= Problem details =
Write out exactly the lines between the line containing "neck_z = knob_land_z + neck_fillet;" and the line containing "obj.parent = empty", including both of those lines, and nothing more.

= Data to process =

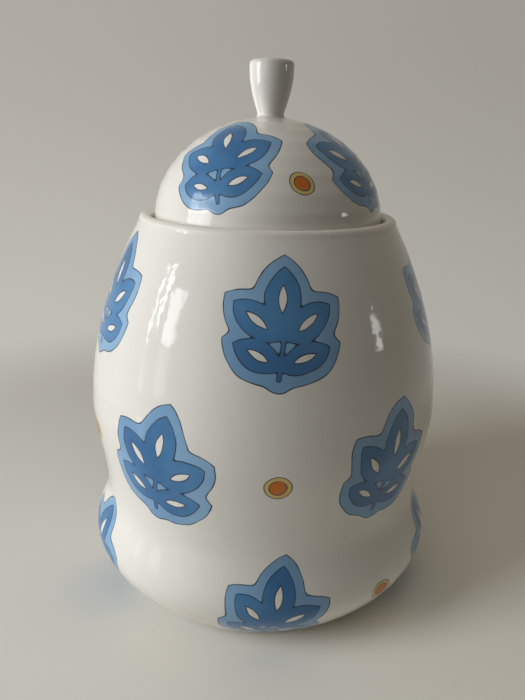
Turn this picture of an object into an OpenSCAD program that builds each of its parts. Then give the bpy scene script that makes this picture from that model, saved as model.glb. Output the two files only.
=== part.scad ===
// Lidded ceramic jar: a waisted body on a rounded foot, and a domed lid with a turned knob.
// The origin is the middle of the foot on the table, and +Z is up. All sizes are in millimetres.

/* [Jar outline] */
// Height of the body, from the table to the top of the rim
body_h = 221.5; // [185:0.5:270]
// Diameter of the edge that stands on the table
base_d = 142; // [115:1:172]
// Widest diameter of the rounded foot
foot_d = 202; // [180:1:245]
// Height of the foot's widest level
foot_z = 38; // [30:1:46]
// Diameter of the waist above the foot
waist_d = 186; // [150:1:225]
// Height of the waist
waist_z = 66; // [54:1:80]
// Widest diameter of the belly
belly_d = 199; // [165:1:240]
// Height of the belly's widest level
belly_z = 119; // [95:1:143]
// Outer diameter of the rim
rim_d = 140.5; // [128:0.5:170]
// How squarely the foot turns in to the table: 1 is a plain cone
foot_round = 1.8; // [1.2:0.1:2.5]
// How squarely the shoulder turns in to the rim: 1 is a plain cone
shoulder_round = 1.83; // [1.3:0.01:2.4]

/* [Walls and foot ring] */
// Thickness of the body's wall, square to its surface
wall = 5.5; // [4:0.1:7]
// Thickness of the floor above the hollow underside
floor_t = 5.5; // [4:0.1:8]
// Radius between the floor and the wall, inside
floor_corner_r = 6; // [2:0.5:10]
// Width of the bare ring that the jar stands on
ring_w = 5.5; // [3:0.1:8]
// Depth of the hollow underside inside the ring
ring_h = 2.5; // [1:0.1:4]

/* [Rim and lid seat] */
// Thickness of the round-topped rim
lip_t = 6.4; // [4.5:0.1:8]
// Depth of the seat below the top of the rim
seat_depth = 6.5; // [4.5:0.1:9]
// Width of the seat, from the rim's inner face to the mouth
seat_w = 7.8; // [6.5:0.1:10]
// Thickness of the seat at the edge of the mouth
seat_t = 5; // [4:0.1:7]
// How much lower the seat's underside lies where it meets the wall
seat_fall = 4; // [2:0.1:7]

/* [Lid] */
// Clearance all round between the lid's edge and the rim
lid_gap = 1.8; // [0.6:0.1:2.2]
// Height of the dome above its widest level
dome_h = 53.3; // [42:0.1:64]
// Height of the dome's widest level above the seat
edge_h = 3.2; // [3.1:0.1:6]
// Radius under the lid's edge
edge_r = 3; // [1.5:0.1:3]
// Thickness of the dome
lid_t = 5; // [3.5:0.1:6]
// Depth that the locating flange hangs into the mouth
flange_h = 8; // [5:0.5:12]
// Thickness of the locating flange
flange_t = 4.5; // [3:0.1:6]
// Clearance all round between the flange and the mouth
flange_gap = 1.2; // [0.6:0.1:1.8]

/* [Knob] */
// Widest diameter of the knob
knob_d = 23.4; // [19:0.1:29]
// Diameter of the knob's neck
neck_d = 13.9; // [11:0.1:17]
// Height of the knob above the dome
knob_h = 29; // [24:0.1:36]
// Height of the slip fillet round the neck, which is also its spread
neck_fillet = 2; // [1:0.1:3]
// Radius of the knob's top edge
knob_edge_r = 2.2; // [1:0.1:3]
// Height of the shallow crown on the knob's top
knob_crown = 0.6; // [0.2:0.1:1.5]

/* [Smoothness] */
// Number of straight steps in each curved stretch of an outline
curve_steps = 8; // [6:1:24]

/* [Hidden] */
$fn = 128;

// Radii and levels that follow from the sizes above
base_r = base_d / 2;
foot_r = foot_d / 2;
waist_r = waist_d / 2;
belly_r = belly_d / 2;
rim_r = rim_d / 2;
lip_r = lip_t / 2;
rim_z = body_h - lip_r;
ring_r = base_r - ring_w;
floor_z = ring_h + floor_t;
seat_z = body_h - seat_depth;
seat_r = rim_r - lip_t;
mouth_r = seat_r - seat_w;
seat_root_z = seat_z - seat_t - seat_fall;
lid_r = seat_r - lid_gap;
dome_z = seat_z + edge_h;
flange_r = mouth_r - flange_gap;
flange_z = seat_z - flange_h;
neck_r = neck_d / 2;
knob_r = knob_d / 2;
knob_land_r = neck_r + neck_fillet;
knob_land_z = dome_z + dome_h * sqrt(1 - pow(knob_land_r / lid_r, 2));
knob_top_z = knob_land_z + knob_h - knob_crown;

glaze_white = [0.92, 0.91, 0.88];
shade_white = [0.87, 0.86, 0.83];

// ---- Curves ----

// Runs from 0 to 1 with a level start and a level end
function ease(t) = (1 - cos(180 * t)) / 2;

// Points at even steps from a to b
function steps(a, b) = [for (i = [0:curve_steps]) a + (b - a) * i / curve_steps];

// Points of an elliptical arc about (x, z), from angle a to angle b
function arc(x, z, rx, rz, a, b) = [for (t = steps(a, b)) [x + rx * cos(t), z + rz * sin(t)]];

// The list without its first point, for joining two curves that share it
function rest(points) = [for (i = [1:len(points) - 1]) points[i]];

// ---- Jar body ----

// Outer radius of the foot: it turns in from its widest level to the table
function foot_outline(z) = foot_r - (foot_r - base_r) * pow((foot_z - z) / foot_z, foot_round);

// Outer radius between two levels, smooth at both
function swell(z, z0, r0, z1, r1) = r0 + (r1 - r0) * ease((z - z0) / (z1 - z0));

// Outer radius of the shoulder: it turns in from the belly to the rim
function shoulder(z) = belly_r - (belly_r - rim_r) * pow((z - belly_z) / (rim_z - belly_z), shoulder_round);

// Outer radius of the body at a height
function outer_r(z) =
    z < foot_z ? foot_outline(z)
    : z < waist_z ? swell(z, foot_z, foot_r, waist_z, waist_r)
    : z < belly_z ? swell(z, waist_z, waist_r, belly_z, belly_r)
    : shoulder(z);

// Inner radius of the body at a height: the wall is measured square to the outer surface
slope_step = 0.5;
function slope(z) = (outer_r(z + slope_step) - outer_r(z - slope_step)) / (2 * slope_step);
function inner_r(z) = outer_r(z) - wall * sqrt(1 + pow(slope(z), 2));

// The same, turned in to the floor over the height of the corner
function corner_in(t) = floor_corner_r * (1 - sqrt(1 - t * t));
function hollow_r(z) = inner_r(z) - corner_in(max(0, (floor_z + floor_corner_r - z) / floor_corner_r));

// Heights at which the wall's outer and inner faces are drawn, closer together where they bend
outer_levels = concat(
    steps(0, foot_z), rest(steps(foot_z, waist_z)),
    rest(steps(waist_z, belly_z)), rest(steps(belly_z, rim_z)));
hollow_levels = concat(
    steps(seat_root_z, belly_z), rest(steps(belly_z, waist_z)),
    rest(steps(waist_z, foot_z)), rest(steps(foot_z, floor_z + floor_corner_r)),
    rest([for (a = steps(0, 90)) floor_z + floor_corner_r * (1 - sin(a))]));

module jar_body() {
    color(glaze_white)
    rotate_extrude()
    polygon(concat(
        [[0, ring_h], [ring_r - ring_h / 2, ring_h], [ring_r, 0]],
        [for (z = outer_levels) [outer_r(z), z]],
        rest(arc(rim_r - lip_r, rim_z, lip_r, lip_r, 0, 180)),
        [[seat_r, seat_z], [mouth_r, seat_z], [mouth_r, seat_z - seat_t]],
        [for (z = hollow_levels) [hollow_r(z), z]],
        [[0, floor_z]]));
}

// ---- Lid ----

// The dome's inside is an ellipse too, as wide and as high as the wall leaves
inner_a = lid_r - lid_t;
inner_b = dome_h - lid_t;

// A bevel joins it to the flange's inner face, from just above the seat
flange_in_r = flange_r - flange_t;
bevel_z = seat_z + 1;
bevel_top_a = asin((inner_a - flange_in_r) / inner_b);

// The dome ends in a flat land for the knob
land_a = asin((knob_land_z - dome_z) / dome_h);

module lid_dome() {
    color(glaze_white)
    rotate_extrude()
    polygon(concat(
        [[flange_in_r, flange_z], [flange_r, flange_z], [flange_r, seat_z]],
        arc(lid_r - edge_r, seat_z + edge_r, edge_r, edge_r, -90, 0),
        arc(0, dome_z, lid_r, dome_h, 0, land_a),
        [[0, knob_land_z]],
        arc(0, dome_z, inner_a, inner_b, 90, bevel_top_a),
        [[flange_in_r, bevel_z]]));
}

// ---- Knob ----

neck_z = knob_land_z + neck_fillet;
knob_wide_z = knob_top_z - knob_edge_r;
knob_swell_z = knob_wide_z - knob_edge_r;

// Radius of the goblet-shaped knob between its neck and its widest level
function goblet_r(z) = neck_r + (knob_r - neck_r) * sin(90 * (z - neck_z) / (knob_swell_z - neck_z));

module lid_knob() {
    color(shade_white)
    rotate_extrude()
    polygon(concat(
        [[0, knob_land_z]],
        arc(knob_land_r, neck_z, neck_fillet, neck_fillet, 270, 180),
        rest([for (z = steps(neck_z, knob_swell_z)) [goblet_r(z), z]]),
        arc(knob_r - knob_edge_r, knob_wide_z, knob_edge_r, knob_edge_r, 0, 90),
        rest(arc(0, knob_top_z, knob_r - knob_edge_r, knob_crown, 0, 90))));
}

jar_body();
lid_dome();
lid_knob();
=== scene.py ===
import bpy
import numpy as np
from mathutils import Matrix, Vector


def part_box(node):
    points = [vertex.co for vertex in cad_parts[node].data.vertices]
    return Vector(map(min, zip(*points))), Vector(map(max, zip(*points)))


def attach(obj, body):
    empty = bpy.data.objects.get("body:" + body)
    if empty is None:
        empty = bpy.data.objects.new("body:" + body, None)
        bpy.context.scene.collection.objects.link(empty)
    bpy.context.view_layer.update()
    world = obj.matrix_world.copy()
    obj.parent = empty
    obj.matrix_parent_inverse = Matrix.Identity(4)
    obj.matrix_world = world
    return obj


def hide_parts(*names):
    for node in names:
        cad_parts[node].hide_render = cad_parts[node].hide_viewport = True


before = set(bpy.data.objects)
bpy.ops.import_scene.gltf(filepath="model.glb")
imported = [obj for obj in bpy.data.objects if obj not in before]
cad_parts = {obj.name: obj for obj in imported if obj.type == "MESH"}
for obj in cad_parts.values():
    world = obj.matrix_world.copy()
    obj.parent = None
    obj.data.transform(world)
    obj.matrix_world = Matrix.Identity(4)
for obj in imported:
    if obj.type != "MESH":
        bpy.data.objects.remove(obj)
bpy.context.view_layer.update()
print("frame loaded:", ", ".join(sorted(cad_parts)))


camera = {
    "place": (0.0, -0.3706, 0.2655),  # metres
    "tiltDown": 18.53,  # degrees below level
    "turn": -0.16,  # degrees to the right of +Y
    "roll": 1.49,  # degrees, which leans the jar's top to the right
    "lens": 33.94,  # millimetres
    "pictureHeight": 36.0,  # millimetres behind the lens
    "nearest": 0.01,  # metres from which the camera sees
}


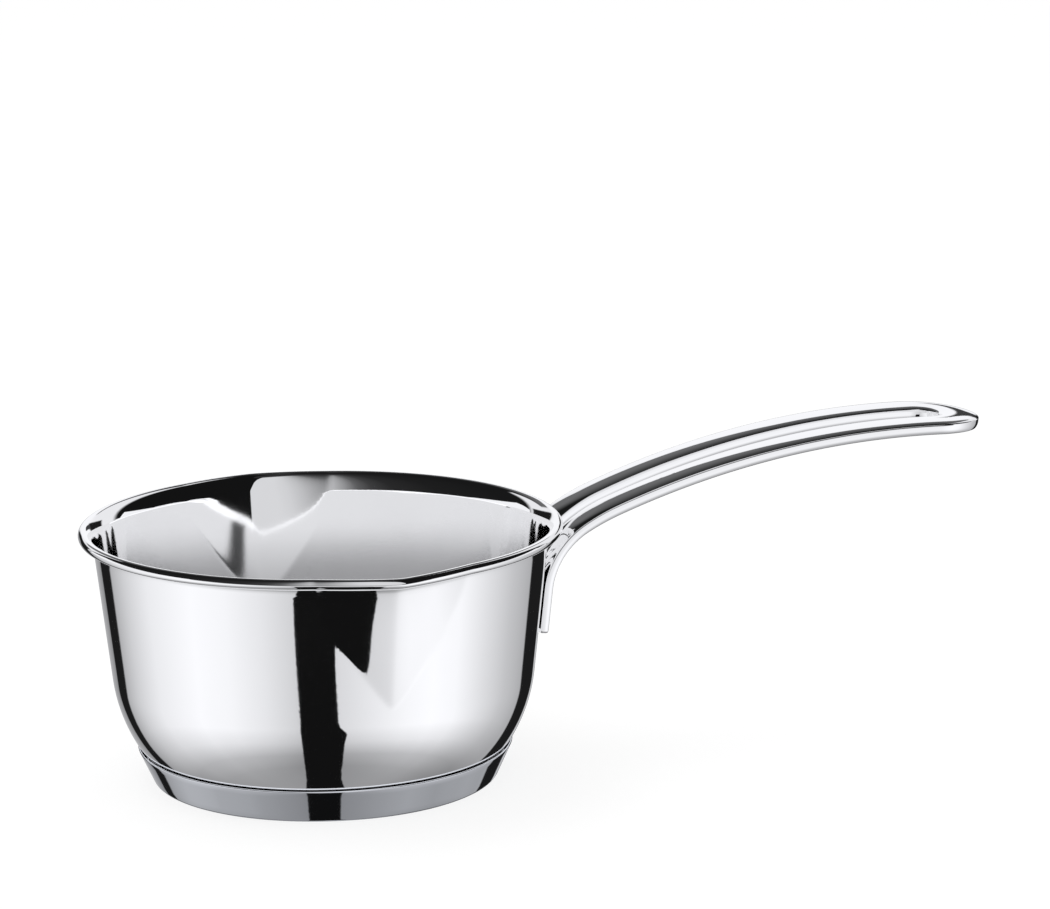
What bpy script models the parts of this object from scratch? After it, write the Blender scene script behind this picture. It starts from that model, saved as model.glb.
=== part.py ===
# Butter warmer: a small stainless steel pan with a capsule base, two pouring spouts and a hairpin handle.
# Lengths are in metres and +Z is up. The origin is the centre of the base's underside.
# The handle points along +X, and the spouts lie at -Y and +Y.

import math

import bmesh
import bpy
from mathutils import Vector

MM = 0.001

# Clearance between pieces that touch on the real pan
GAP = 0.3 * MM

# Pan body, drawn from one sheet
PAN_SHEET = 0.8 * MM
RIM_RADIUS = 63.8 * MM
RIM_HEIGHT = 68.3 * MM
WALL_TILT = math.radians(6.4)
BOWL_HEIGHT = 21.3 * MM
BOWL_RADIUS = 42.0 * MM
CORNER_RADIUS = 6.5 * MM

# Lip of the pan: a flare that ends in a rolled bead
FLARE_RADIUS = 6.0 * MM
FLARE_TILT = math.radians(55.0)
BEAD_RADIUS = 1.4 * MM
BEAD_END = math.radians(320.0)

# Pouring spouts, two V-shaped folds in the wall. The flanks slope more near the rim,
# and a blend eases each flank into the round wall
SPOUT_HEIGHT = 34.93 * MM
SPOUT_HALF_WIDTH = 19.98 * MM
SPOUT_TAPER = 1.421
SPOUT_SLOPE = 0.1034
SPOUT_RIM_SLOPE = 0.0404
SPOUT_RIM_POWER = 5
SPOUT_HOLLOW = 1.149
SPOUT_RIM_HOLLOW = 0.0385
SPOUT_CREST_ROUNDING = 1.04 * MM
SPOUT_TURN = math.radians(1.97)
SPOUT_DIP_SHARE = 0.11

# Base: an aluminium disc inside a thin cap
CAP_SHEET = 0.5 * MM
CAP_HEIGHT = 9.3 * MM
CAP_SET_IN = 4.6 * MM
CAP_CORNER_RADIUS = 1.2 * MM
DISC_THICKNESS = 5.6 * MM
DISC_EDGE_ROUNDING = 0.4 * MM

# Handle: one bar bent into a hairpin, with its crowned side up on the grip and toward the pan on the legs
BAR_WIDTH = 10.8 * MM
BAR_SIDE = 2.7 * MM
BAR_CROWN = 1.0 * MM
BAR_EDGE = 0.5 * MM
LEG_CROWN = 0.2 * MM
LEG_SPACING = 14.94 * MM
BAR_SPREAD = math.radians(1.45)
FOOT_DROP = 32.8 * MM
LEG_LENGTH = 12.0 * MM
ROOT_RADIUS = 19.74 * MM
ROOT_TURN = math.radians(52.6)
EASE_RADIUS = 52.9 * MM
EASE_TURN = math.radians(10.7)
SWEEP_RADIUS = 245.0 * MM
HANDLE_LENGTH = 150.2 * MM

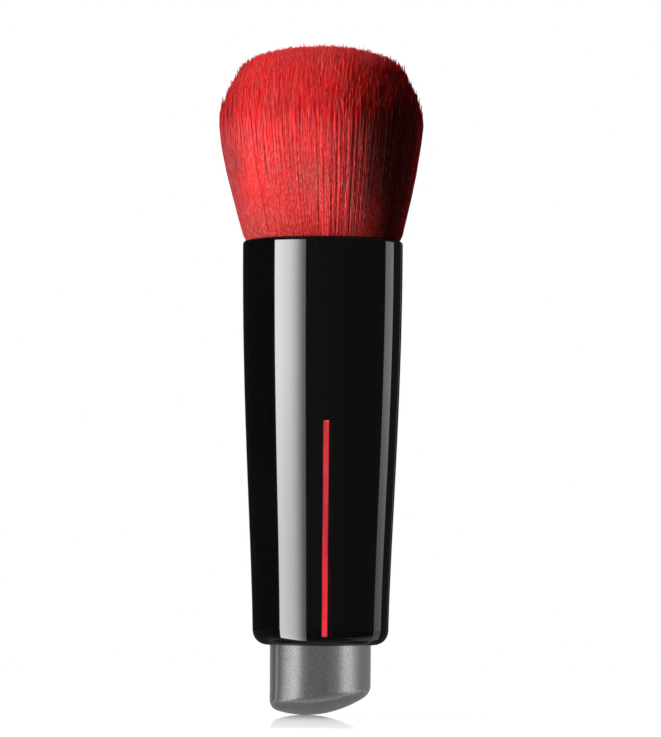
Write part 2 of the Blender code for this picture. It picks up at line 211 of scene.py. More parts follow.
def makeLacquer():
    # piano-black lacquer: a mirror with the faintest haze left by polishing
    material, tree, shader = newSurface("polishedBlackLacquer", Base_Color=hexColour("#050404"), IOR=1.55)
    place = addNode(tree, "TexCoord").outputs["Object"]
    haze = addNode(tree, "TexNoise", {"Vector": place, "Scale": 1 / (9 * mm), "Detail": 3.0})
    amount = addNode(tree, "MapRange", {"Value": haze.outputs["Fac"], "To Min": 0.035, "To Max": 0.06})
    tree.links.new(amount.outputs["Result"], shader.inputs["Roughness"])
    # moulding ripple, 6 mm long and far too shallow to feel, breaks the edges of reflections a little
    ripple = addNode(tree, "TexNoise", {"Vector": place, "Scale": 1 / (6 * mm), "Detail": 1.0})
    bump = addNode(tree, "Bump", {
        "Height": ripple.outputs["Fac"], "Strength": 0.012, "Distance": 0.02 * mm,
    })
    tree.links.new(bump.outputs["Normal"], shader.inputs["Normal"])
    return material


def inLine(point):
    # true on the outer skin inside the line's outline
    return abs(point.x) < line["width"] / 2 and line["low"] < point.z < line["high"] and point.y < frontSkin


def cutFront(bm, place, normal):
    # divides only the outer faces round the line
    near = []
    for face in bm.faces:
        middle = face.calc_center_median()
        if middle.y < frontSkin and abs(middle.x) < 2 * line["width"]:
            near.append(face)
    parts = set(near)
    for face in near:
        parts.update(face.edges)
        parts.update(face.verts)
    bmesh.ops.bisect_plane(bm, geom=list(parts), dist=0.0005 * mm, plane_co=place, plane_no=normal)


def makeBarrel():
    b = barrel
    low, rim, rimOut = b["foot"], b["rim"], b["rimRadius"]
    floorTop = footHeight + b["floor"]
    ringTop = rim - b["rimClear"] * b["rimRound"]
    ringLow = low + b["footClear"] * b["footRound"]
    heights = [rim] + [between(ringTop, ringLow, i / b["rings"]) for i in range(b["rings"] + 1)] + [low]
    points = [(outerRadius(z), z) for z in heights]
    points += [(b["tipHole"], low), (b["tipHole"], floorTop), (b["footRadius"] - b["wall"], floorTop)]
    points += [(rimOut - b["wall"], rim - b["mouthDepth"]), (b["mouthRadius"], rim)]
    bm = spinProfile(points, b["sides"])
    roundRings(bm, [
        (rimOut, rim, b["rimRound"]),
        (b["footRadius"], low, b["footRound"]),
        (b["mouthRadius"], rim, b["mouthRound"]),
        (b["tipHole"], low, b["holeRound"]),
    ])
    # cut the line's outline into the front, then sink it
    for side in (-1, 1):
        cutFront(bm, Vector((side * line["width"] / 2, 0, 0)), Vector((1, 0, 0)))
    for height in (line["low"], line["high"]):
        cutFront(bm, Vector((0, 0, height)), Vector((0, 0, 1)))
    bmesh.ops.recalc_face_normals(bm, faces=bm.faces)
    groove = [f for f in bm.faces if inLine(f.calc_center_median())]
    bmesh.ops.inset_region(
        bm, faces=groove, thickness=line["side"], depth=-line["sunk"], use_even_offset=True,
    )
    finishPiece(bm, "barrelShell", makeLacquer(), ["barrel"])
    print("barrel made")


def makeLineInk():
    # pad-printed gloss ink: even, with a slight unevenness in how thick it lies
    material, tree, shader = newSurface("printedRedInk", Roughness=0.3, IOR=1.5, Specular_IOR_Level=0.2)
    place = addNode(tree, "TexCoord").outputs["Object"]
    film = addNode(tree, "TexNoise", {"Vector": place, "Scale": 1 / (3 * mm), "Detail": 4.0})
    colour = addNode(tree, "Mix", {
        "Factor": film.outputs["Fac"], "A": hexColour("#b42430"), "B": hexColour("#bc343e"),
    }, data_type="RGBA")
    tree.links.new(colour.outputs["Result"], shader.inputs["Base Color"])
    return material


def makeLine():
    # a strip that fills the groove up to the barrel's skin
    low, high = line["low"] + line["side"], line["high"] - line["side"]
    half = line["width"] / 2 - line["side"]
    turn = half / outerRadius(low)
    heights = [between(high, low, i / line["rows"]) for i in range(line["rows"] + 1)]
    points = [(outerRadius(z), z) for z in heights]
    bm = spinProfile(points, line["columns"], closed=False, start=-math.pi / 2 - turn, turn=2 * turn)
    # the barrel flares, so each row is narrowed to the same width
    for vertex in bm.verts:
        radius = vertex.co.xy.length
        vertex.co.x = half * math.atan2(vertex.co.x, -vertex.co.y) / turn
        vertex.co.y = -math.sqrt(radius ** 2 - vertex.co.x ** 2)
    if sum(f.normal.y for f in bm.faces) > 0:
        bmesh.ops.reverse_faces(bm, faces=bm.faces)
    bmesh.ops.solidify(bm, geom=bm.faces[:], thickness=line["sunk"] * line["fill"])
    bmesh.ops.recalc_face_normals(bm, faces=bm.faces)
    finishPiece(bm, "redLine", makeLineInk(), ["front_line"])
    print("line made")


# soft tip: moulded elastomer, slanted and domed at the end

tip = {
    "radius": 9.45 * mm,
    "dome": 19.0 * mm,
    "edgeRound": 2.4 * mm,
    "slantShare": 0.145,          # how much the end rises for each step to the right
    "wall": 1.3 * mm,
    "flange": 1.2 * mm,
    "edgeSteps": 10,
    "domeSteps": 16,
    "sides": 160,
    "flake": 0.3 * mm,            # real pearl flakes are 0.05 mm, too fine to show at this size
    "grain": 0.25 * mm,
}


def makeElastomer():
    # satin TPE full of silver pearl pigment: the mould's fine spark texture softens every reflection
    material, tree, shader = newSurface("pearlGreyElastomer", Metallic=0.9)
    place = addNode(tree, "TexCoord").outputs["Object"]
    cloud = addNode(tree, "TexNoise", {"Vector": place, "Scale": 1 / tip["flake"], "Detail": 3.0})
    flake = addNode(tree, "MapRange", {"Value": cloud.outputs["Fac"], "From Min": 0.35, "From Max": 0.65})
    colour = addNode(tree, "Mix", {
        "Factor": flake.outputs["Result"], "A": hexColour("#919191"), "B": hexColour("#a6a6a5"),
    }, data_type="RGBA")
    tree.links.new(colour.outputs["Result"], shader.inputs["Base Color"])
    rough = addNode(tree, "MapRange", {"Value": cloud.outputs["Fac"], "To Min": 0.14, "To Max": 0.2})
    tree.links.new(rough.outputs["Result"], shader.inputs["Roughness"])
    grain = addNode(tree, "TexNoise", {"Vector": place, "Scale": 1 / tip["grain"], "Detail": 2.0})
    bump = addNode(tree, "Bump", {
        "Height": grain.outputs["Fac"], "Strength": 0.42, "Distance": 0.012 * mm,
    })
    tree.links.new(bump.outputs["Normal"], shader.inputs["Normal"])
    return material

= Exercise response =
neck_z = knob_land_z + neck_fillet;
knob_wide_z = knob_top_z - knob_edge_r;
knob_swell_z = knob_wide_z - knob_edge_r;

// Radius of the goblet-shaped knob between its neck and its widest level
function goblet_r(z) = neck_r + (knob_r - neck_r) * sin(90 * (z - neck_z) / (knob_swell_z - neck_z));

module lid_knob() {
    color(shade_white)
    rotate_extrude()
    polygon(concat(
        [[0, knob_land_z]],
        arc(knob_land_r, neck_z, neck_fillet, neck_fillet, 270, 180),
        rest([for (z = steps(neck_z, knob_swell_z)) [goblet_r(z), z]]),
        arc(knob_r - knob_edge_r, knob_wide_z, knob_edge_r, knob_edge_r, 0, 90),
        rest(arc(0, knob_top_z, knob_r - knob_edge_r, knob_crown, 0, 90))));
}

jar_body();
lid_dome();
lid_knob();
=== scene.py ===
import bpy
import numpy as np
from mathutils import Matrix, Vector


def part_box(node):
    points = [vertex.co for vertex in cad_parts[node].data.vertices]
    return Vector(map(min, zip(*points))), Vector(map(max, zip(*points)))


def attach(obj, body):
    empty = bpy.data.objects.get("body:" + body)
    if empty is None:
        empty = bpy.data.objects.new("body:" + body, None)
        bpy.context.scene.collection.objects.link(empty)
    bpy.context.view_layer.update()
    world = obj.matrix_world.copy()
    obj.parent = empty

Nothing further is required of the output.